The decision of the Gujarat Chief Minister Narendra Modi to go in for an early poll has not surprised anyone. Ever since the State began to limp back to normal after the recent communal carnage, an early poll had become a distinct possibility. Modi, it seems, was keen to obliterate the searing memories of the riots and get on with the more urgent tasks of development. However his critics doggedly kept alive the agonizing agenda of religious rioting, seizing in the divisive violence an opportunity to humiliate and isolate the Gujarat Chief Minister. Modi was undeterred. He stood his ground and decided to take the fight to the enemy camp.
The decision to hold the elections nearly nine months before these became due is his way of challenging his critics to stop beating the drum of communal riots and instead beat him in the electoral contest. Ultimately, in any democratic polity the people alone are the best judges of a leader's worthiness or lack of it. Modi has thrown the gauntlet to the Opposition. And it is hoped the latter will pick it up, albeit reluctantly.
For, the Opposition seems unprepared to face the poll at this juncture. Having played politics with the victims of the communal frenzy, the Opposition now finds itself on the defensive. On the eve of the dissolution of the State Assembly, it found itself in complete disarray. The Congress Party, the main Opposition in the State, was a house divided against itself. Faction-ridden Congress was groping in the dark as to how to offer a semblance of resistance to the advancing caravan of Modi.
Hence its decision last week to install the wily Shankarsinh Vaghela as the President of the Gujarat Pradesh Congress Committee. Without doubt, it was an admission of failure by the Congress High Command that it did not have anyone else other than the former RSS\BJP strongman in the party who could lead it in the crucial battle at the hustings. Vaghela had laid the foundations of what is now the Sangh parivar in the State. He was the quintessential RSS worker who had for nearly five decades laid the organizational network of the RSS-BJP in Gujarat. Indeed, before his expulsion from the BJP it was no exaggeration to suggest that he was the tallest leader of the RSS\ BJP in Gujarat.

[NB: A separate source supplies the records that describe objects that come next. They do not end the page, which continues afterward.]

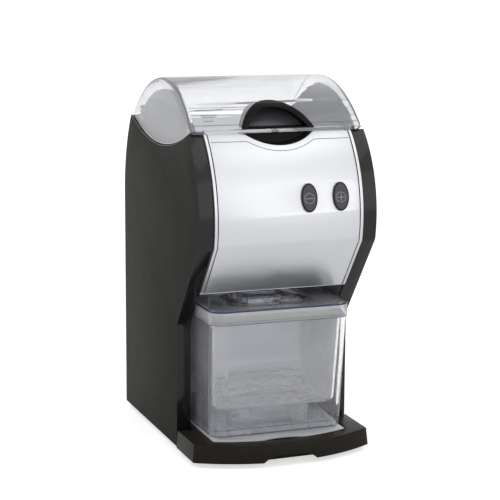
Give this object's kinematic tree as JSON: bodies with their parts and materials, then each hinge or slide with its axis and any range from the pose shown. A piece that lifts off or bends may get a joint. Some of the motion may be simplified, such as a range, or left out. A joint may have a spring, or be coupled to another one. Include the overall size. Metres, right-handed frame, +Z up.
{
  "type": "ice crusher",
  "caption": "Countertop electric ice crusher: hinged clear hopper lid, two push buttons, belt-driven toothed rotor, pull-out ice bin with basket and cover, drip tray with grid.",
  "frame": {"origin": "middle of the footprint on the worktop", "axes": "+Z up, +X to the right seen from the front, the front faces -Y"},
  "size_m": [0.234, 0.3306, 0.4645],
  "materials": {
    "panel_black": "satin faces with a glossy edge band",
    "steel": "plain sheet",
    "screw_steel": "bright",
    "rubber": "matte",
    "brushed_steel": "brushed",
    "black_plastic": "satin",
    "cast_aluminium": "cast",
    "bearing_steel": "ground",
    "copper": "enamelled wire",
    "black_gloss": "glossy",
    "button_black": "satin",
    "clear_plastic": "clear",
    "grid_steel": "light grey, satin"
  },
  "bodies": {
    "machine": {"side_panel_right": "panel_black", "side_panel_left": "panel_black", "frame_plate_right": "steel", "frame_plate_left": "steel", "panel_screws": "screw_steel", "base_plate": "steel", "rubber_feet": "rubber", "foot_screws": "screw_steel", "niche_liner": "steel", "front_cover": "brushed_steel", "finger_recess": "black_plastic", "rear_cover": "brushed_steel", "hopper_funnel": "brushed_steel", "hopper_end_right": "brushed_steel", "hopper_end_left": "brushed_steel", "hopper_screws": "screw_steel", "crushing_chamber": "cast_aluminium", "fixed_comb": "steel", "bearing_housings": "cast_aluminium", "housing_screws": "screw_steel", "bearing_outer_rings": "bearing_steel", "shaft_seals": "rubber", "ice_chute": "black_plastic", "motor_housing": "cast_aluminium", "motor_end_bells": "cast_aluminium", "stator_core": "steel", "stator_windings": "copper", "motor_cradle": "steel", "motor_bolts": "screw_steel", "fan_cowl": "black_plastic", "drive_belt": "rubber", "run_capacitor": "cast_aluminium", "control_box": "black_plastic", "power_inlet": "black_plastic", "lid_sensor": "black_plastic", "button_bezels": "black_gloss", "button_switches": "black_plastic", "hinge_brackets": "black_plastic", "hinge_screws": "screw_steel", "hinge_pin": "bearing_steel"},
    "lid": {"lid_shell": "clear_plastic", "lid_grip": "black_plastic", "lid_magnet": "bearing_steel"},
    "stop_button": {"stop_button": "button_black"},
    "start_button": {"start_button": "button_black"},
    "tray": {"drip_tray": "black_plastic", "drip_grid": "grid_steel"},
    "bin": {"ice_bin": "clear_plastic", "bin_basket": "clear_plastic", "bin_cover": "clear_plastic"},
    "rotor": {"rotor_shaft": "bearing_steel", "rotor_blades": "steel", "rotor_spacers": "steel", "rotor_bearing_inner_rings": "bearing_steel", "driven_pulley": "cast_aluminium"},
    "motor_rotor": {"motor_shaft": "bearing_steel", "motor_rotor_core": "steel", "motor_bearing_inner_rings": "bearing_steel", "cooling_fan": "black_plastic", "motor_pulley": "cast_aluminium"}
  },
  "joints": [
    {"name": "lid_hinge", "type": "hinge", "parent": "machine", "child": "lid", "pos_m": [0, 0.1374, 0.412], "axis": [-1, 0, 0], "range_deg": [0, 100]},
    {"name": "stop_press", "type": "slide", "parent": "machine", "child": "stop_button", "axis": [0, 0.9821, -0.1882], "range_m": [0, 0.0025], "stiffness_N_per_m": 600, "springref_m": -0.001},
    {"name": "start_press", "type": "slide", "parent": "machine", "child": "start_button", "axis": [0, 0.9821, -0.1882], "range_m": [0, 0.0025], "stiffness_N_per_m": 600, "springref_m": -0.001},
    {"name": "tray_slide", "type": "slide", "parent": "machine", "child": "tray", "axis": [0, -1, 0], "range_m": [0, 0.095]},
    {"name": "bin_slide", "type": "slide", "parent": "tray", "child": "bin", "axis": [0, -1, 0], "range_m": [0, 0.095]},
    {"name": "rotor_spin", "type": "hinge", "parent": "machine", "child": "rotor", "pos_m": [0, 0, 0.298], "axis": [1, 0, 0], "continuous": true},
    {"name": "motor_spin", "type": "hinge", "parent": "machine", "child": "motor_rotor", "pos_m": [0, 0.096, 0.092], "axis": [1, 0, 0], "continuous": true}
  ],
  "couplings": [
    {"joint": "motor_spin", "follows": "rotor_spin", "ratio": 2.6667}
  ]
}
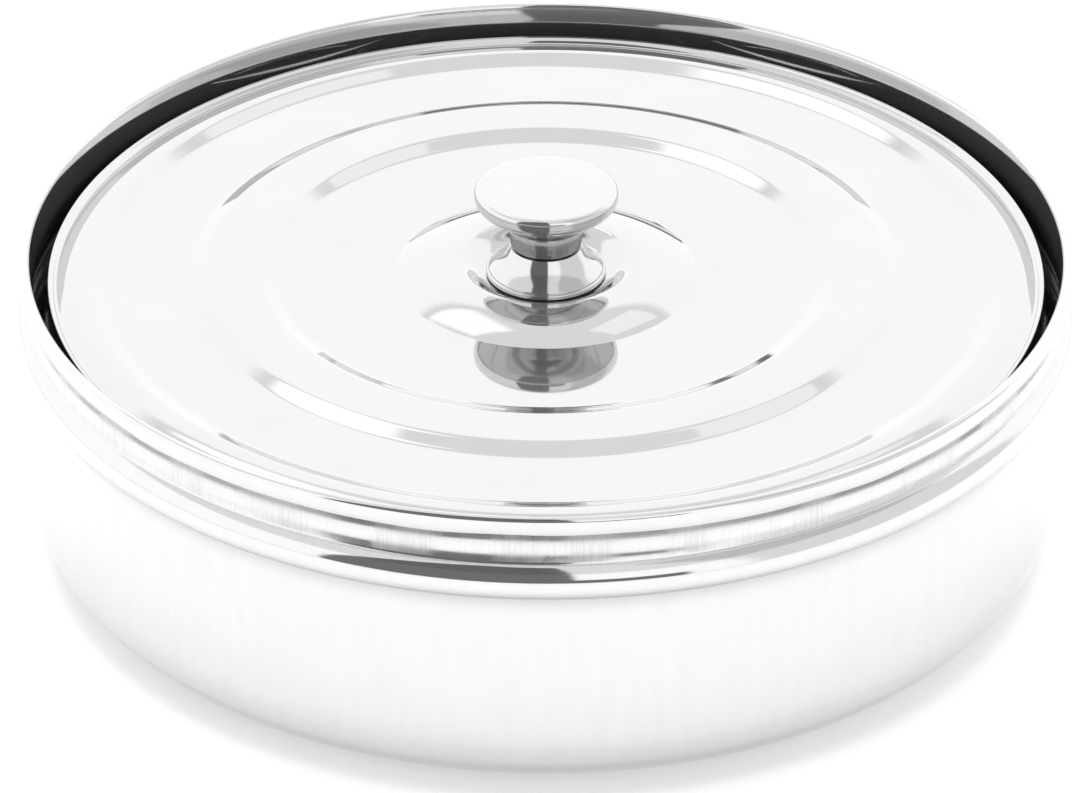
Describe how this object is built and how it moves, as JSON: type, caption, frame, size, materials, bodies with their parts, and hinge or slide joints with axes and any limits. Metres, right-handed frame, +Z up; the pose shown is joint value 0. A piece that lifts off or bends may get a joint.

It was therefore ironic in the extreme that the Congress Party fell back on the self\same Vaghela, the former RSS\BJP strongman, and appointed him as its chief in the State much to the chagrin of senior Congress leaders in the State. Now, the Congress Party would be fighting the RSS\BJP in the coming election with a former RSS\ BJP man as its leader in Gujarat. Whether the appointment of Vaghela as the GPCC chief reflected the Congress high command's faith in the old saying about setting a thief to catch a thief or it was plain desperation was hard to tell. But the point must be noted that the Congress is not a 'dhobi-ghat' where the sins of everyone who joins it can be washed away. Vaghela's political ambitions might have forced him to join the Congress Party but he cannot wish away his RSS\BJP mindset.
To seek to oppose the NDA's vice-presidential candidate, Bhairon Singh Shekhawat, for his RSS background, and to prop up Vaghela as its leader in Gujarat somehow sound highly incongruous. But, then, ideology is a convenient garb which parties and politicians wear only to further their narrow interests. Fighting the RSS\BJP ideology is not important to the Congress Party, winning the election by hook or crook is. That is the only reason why it has installed Vaghela as its leader in Gujarat.
Vaghela's appointment apart, the fuss being made over the timing of the dissolution of the State Assembly is bound to drag the Election Commission in the vortex of partisan debate. Busybodies like the former prime minister I. K. Gujaral have already seized on the opportunity to grab public attention. As soon as it became known that Modi had gone for early elections, Gujaral gathered a group of like-minded busybodies to go and represent before the Election Commissioners against an early poll in the State. (Remember the previous day Gujaral was first off the blocks, seizing the photo opportunity to felicitate the president-elect, Abdul Kalam.)
The law is very clear on the subject and allows for little discretion in the matter. Since the six-month period between the last session of the Assembly and the next one will end sometime in early October, the process of electing the new House must be completed by late September. There are no ifs and buts in that constitutional equation. However, the Centre alone can intervene by enforcing president's rule in the State and thus helping to get round the six-month stipulation. But clearly it is unlikely to impose central rule in the State so that Modi's critics could gloat over his removal. In other words, a late September poll is unavoidable.
Meanwhile, it is hoped that they
would stop stoking communal passions. And stop coming up with horrendous
theories like the one being peddled by the secularist media that the Godhra
carnage was the handiwork of the men, women and children travelling in
the ill-fated bogey who perished in the fire so that their sacrifice could
set Gujarat aflame. Give your over-imaginative brains the much-needed respite.
Think sensibly, that is, if you can.